On the Ground: Front Line Observations

Dr Alicia Kidd

Postdoctoral Researcher

Wilberforce Institute, University of Hull

Andrew Smith

Coordinator

Humber Modern Slavery Partnership and the Wilberforce Institute

Through our associations with modern slavery partnerships and front-line practitioners across the country, we have been able to access some of the direct observations that have been made regarding the impact that Covid-19 has been having on vulnerable populations. It is key to note that many of these experiences will not be caused entirely by Covid-19, but will be a result of an amalgamation of the impacts of the disease, coupled with wider political, economic and societal structures that tend to most significantly impact those in lower socio-economic groups.

Impact on modern slavery support services
The government has announced that anyone in National Referral Mechanism (NRM) safehousing will not be required to leave the safehouse for three months in light of the heightened risk they would face as a result of Covid-19. The modern slavery helpline and Salvation Army referral line remain open and it is still possible to refer people to the NRM in the current climate.

However, Covid-19 has put significant strain on a large proportion of first responder organisations, victim care contract providers and third sector organisations who support victims of modern slavery. This has led to reduced services, furloughed staff and a closure of drop-in centres, making it much more difficult to offer direct support to those who need it. Face-to face visits are now only made on very rare occasions, with support workers remaining at a safe distance from the clients, and most check-ins are conducted over the phone. Many clients rely on gas and electricity cards which have to be topped up at shops.
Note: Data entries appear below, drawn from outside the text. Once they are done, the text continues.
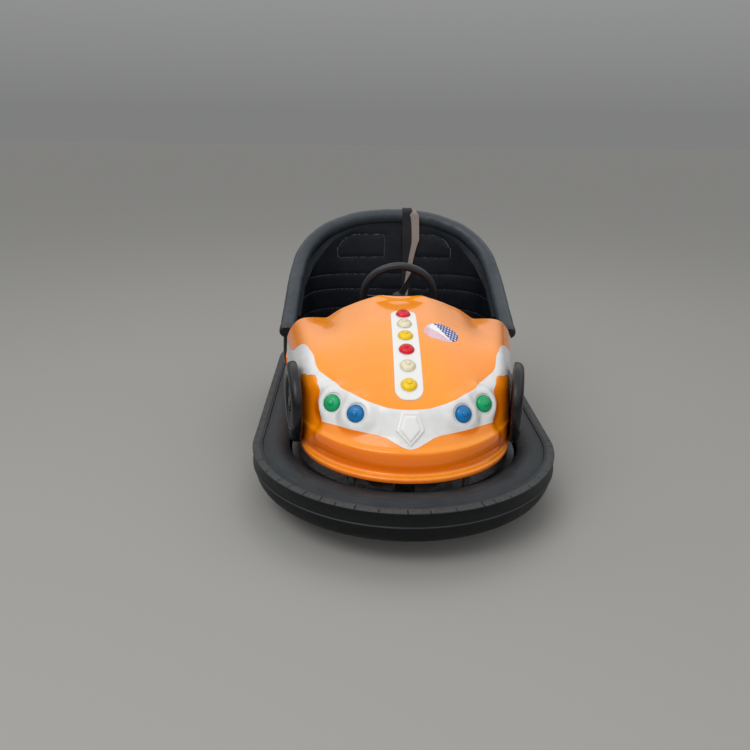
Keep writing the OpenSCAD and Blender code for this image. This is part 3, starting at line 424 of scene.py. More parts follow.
# %% Vinyl over foam
def vinyl(name, base, shine, grain=520.0, thread=None):
    """Pressed leather grain of small cells, wider dimples, a rubbed sheen where people sit, and
    lines of stitching where the attribute "stitch" comes near nothing."""
    material, tree = start_finish(name, Specular_IOR_Level=shine[2])
    place = object_place(tree)
    cells = node(tree, "TexVoronoi", {"Vector": place, "Scale": grain, "Randomness": 1.0},
                 feature="SMOOTH_F1")
    patch = noise(tree, place, 7.0, 4.0)
    rub = noise(tree, place, 26.0, 5.0)
    color = blend(tree, between(tree, patch, 0.35, 0.7), base[0], base[1])
    color = blend(tree, between(tree, cells, 0.0, 0.55, 0.35, 0.0), color, base[2])
    if thread is not None:
        seam = between(tree, attribute(tree, "stitch"), 0.0008, 0.0022, 1.0, 0.0)
        dash = node(tree, "TexNoise", {"Vector": place, "Scale": 240.0, "Detail": 1.0})
        color = blend(tree, times(tree, seam, between(tree, dash, 0.42, 0.5)), color, thread)
    rough = between(tree, rub, 0.3, 0.72, shine[0], shine[1])
    return painted(material, color, rough, (patch, 0.004), (rub, 0.0012), (cells, 0.0004))


grey_vinyl = vinyl("charcoal vinyl", (rgb(0.030, 0.039, 0.047), rgb(0.045, 0.055, 0.064),
                                      rgb(0.018, 0.023, 0.028)), (0.26, 0.42, 0.4))
black_vinyl = vinyl("black stitched vinyl", (rgb(0.0045, 0.0055, 0.008),
                                             rgb(0.008, 0.0095, 0.013), rgb(0.003, 0.004, 0.005)),
                    (0.40, 0.58, 0.2), thread=rgb(0.11, 0.12, 0.14))


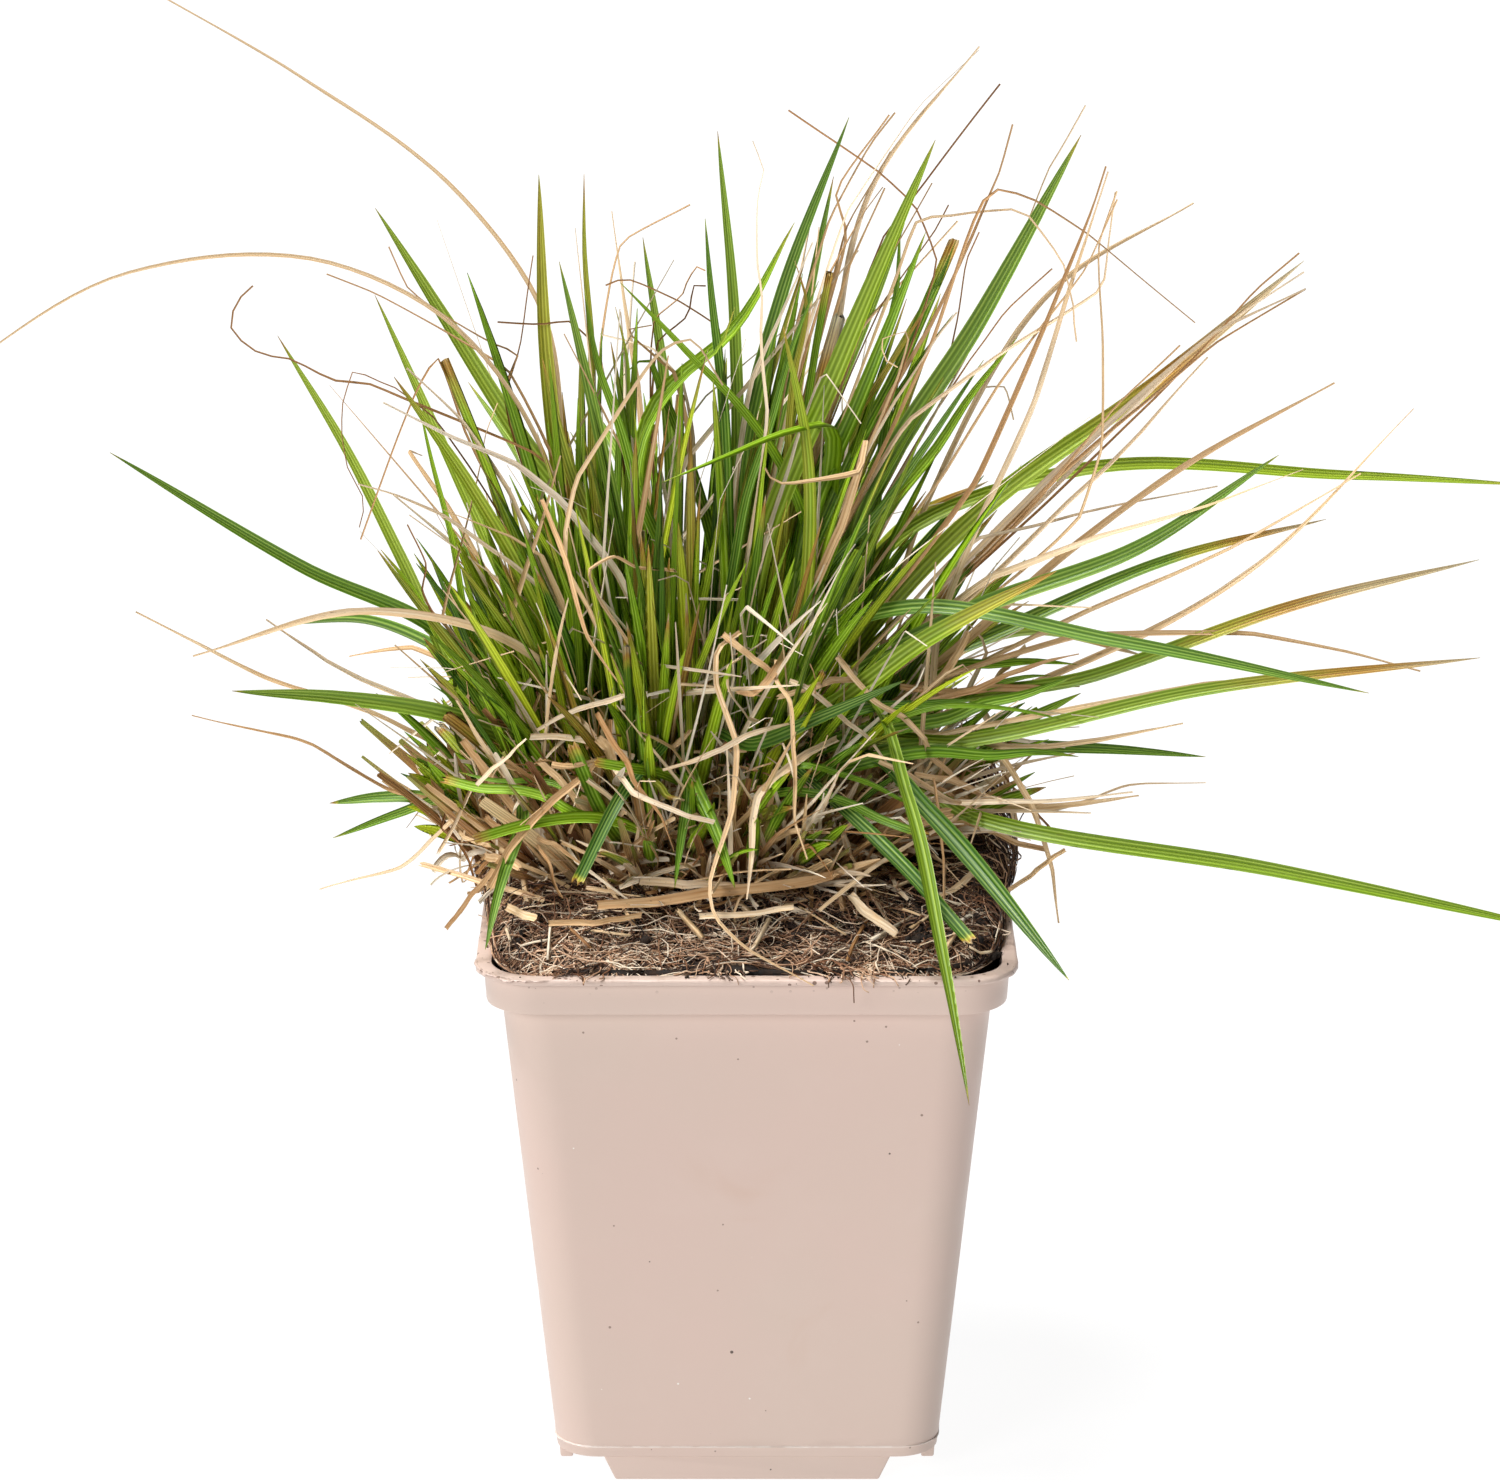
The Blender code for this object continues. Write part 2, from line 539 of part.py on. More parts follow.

With many of these shops now shut, clients are unable to top up their cards and are faced with limited gas and electricity supplies.

Counselling and support services have decreased, as have the number of staff able to work simultaneously in safehouses, meaning an increase in lone working. This is to the detriment of victims and survivors, as well as to those working to support them.

Impact on work
We are identifying that in light of Covid-19, low paid workers are being sacked rather than receiving statutory sick pay. The closure of restaurants, carwashes and nail bars is also resulting in the eviction of workers from their accommodation. These workers are then reporting as homeless, which is pushing them into desperate situations in order to find work to be able to survive, therefore increasing their risk of exploitation. Coupled with this risk is the reduction in labour regulation inspections as a result of social distancing, meaning there are fewer checks to ensure worker welfare. We are also aware that exploitative labour has moved away from those businesses that have shut as a result of Covid-19 and is now moving into agriculture and packing which are getting busier. Soup kitchens have been identified as locations for labour force recruitment and county lines dealing.

Agencies supporting sex workers are reporting that, while the paying for sex has reduced as a result of social distancing, workers are now predominantly moving on to webcam work. Some of the workers have no recourse to public funds, no job security and now no income source. 

Impact on those with substance misuse issues
As a result of Covid-19, extremely vulnerable cohorts have faced real difficulties in obtaining prescriptions for methadone, etc. Those who are struggling are finding supplies of alternative drugs to use in place of these and, as a result, are vulnerable to dealers, drug debts and unsafe substances. Drug users who are isolated, who may be substituting drugs and subsequently overdosing and becoming unwell, have less access to emergency care because of isolation and a lack of ability to contact those who can help. The Wilberforce Institute and local partners have already identified that there has been an increase in known drug users dying alone whilst isolated from their support networks as a result of Covid-19.

Some support agencies are reporting an increase in clients’ alcohol consumption, with a correlated increase in aggression by clients, both towards other clients and towards support staff. There has also been an increase in self-harm and suicide attempts.